16a--Illuminations
This page is still under construction--please check back again later
The word “illumination” is based upon the Latin illuminare, that is, “to enlighten or illuminate.” In a manuscript book, an
illumination is an embellishment on a page that uses luminous colors, especially gold and silver. A “miniature” is also
sometimes referred to as an illumination. An antiquated use of the word refers to the coloring of maps and prints.
An “illuminator” is the artist who produces an illumination. On occasion the illuminator was also the scribe who wrote
the text of the manuscript. During late antiquity, illuminators were a professional class unto themselves, but by the
Middle Ages, they worked on a team as part of an ecclesiastical scriptorium, or they were attached to a royal court.
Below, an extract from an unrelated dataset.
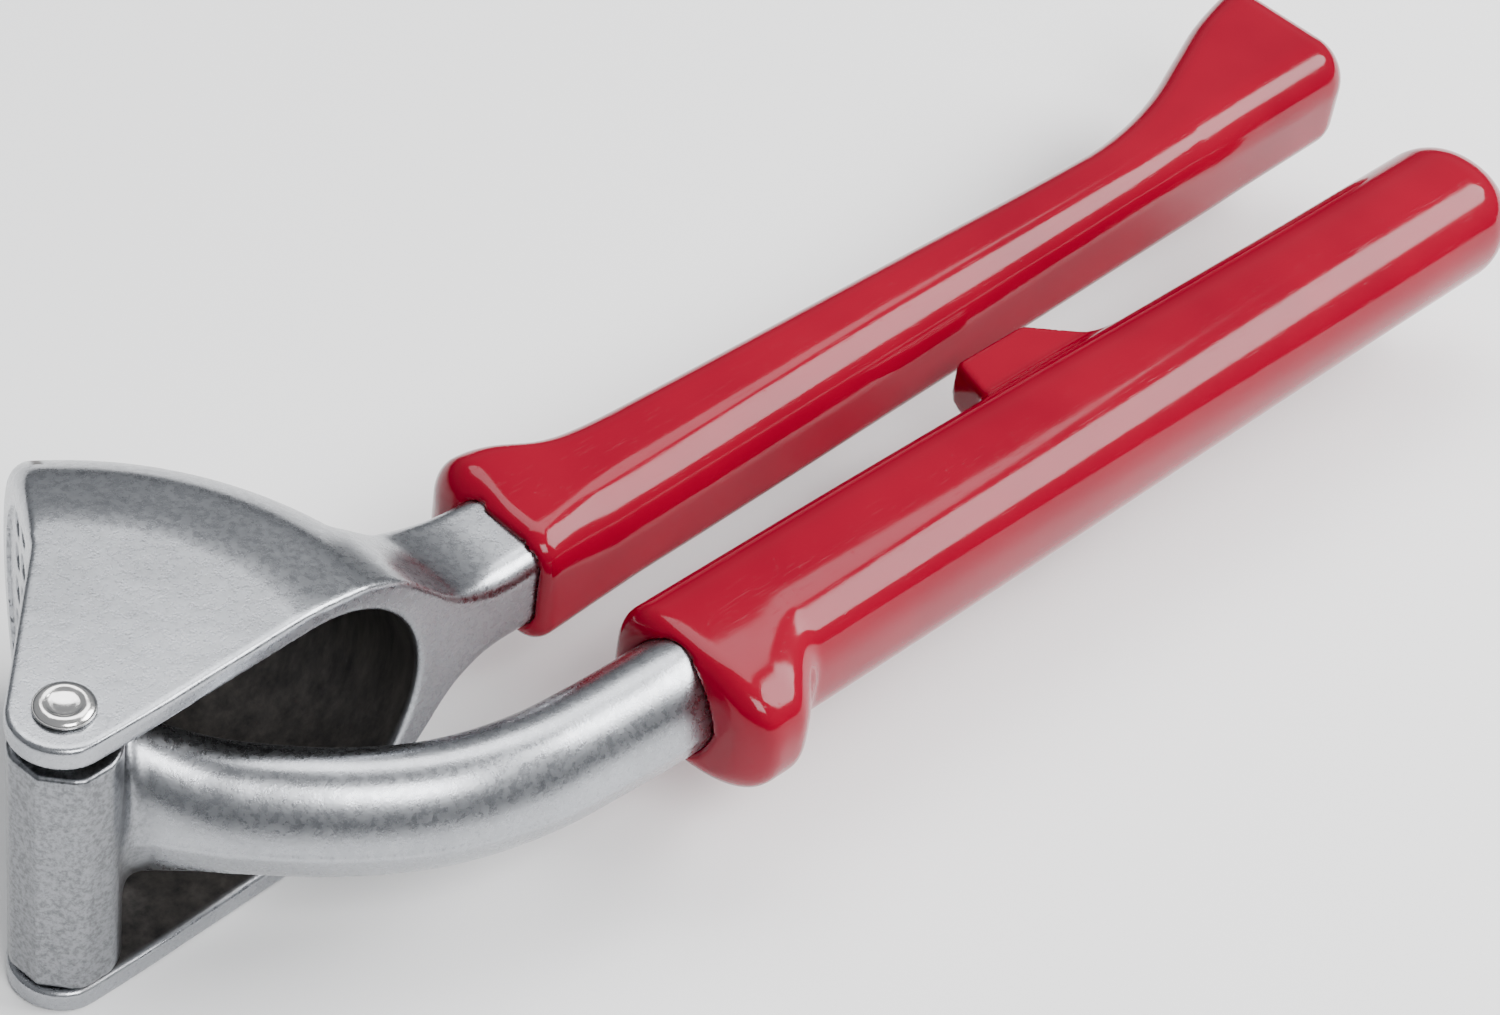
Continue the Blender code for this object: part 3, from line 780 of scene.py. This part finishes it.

Itinerant illuminators may also have worked during the Middle Ages. Although monastic scriptoria never really
disappeared, as universities developed in the late 13th century, illuminators were most often based in urban centers,
often living in the same neighborhoods and frequently collaborating.
Illuminators could be male or female and members of monastic or minor clerical orders. After about 1200 C.E., however,
they were increasingly lay people. Illuminators continued to practice their art, although to a limited extent, after the mid-
15th century and the introduction of printing from moveable metal type, sometimes embellishing early printed books, and
often working in the field of professional calligraphy.

(Definitions of Illumination and Illuminator are based upon Michelle P. Brown’s Understanding Illuminated Manuscripts: A Guide to Technical Terms.
Malibu, CA: The J. Paul Getty Museum, in association with The British Library [1994), pages 69-71.)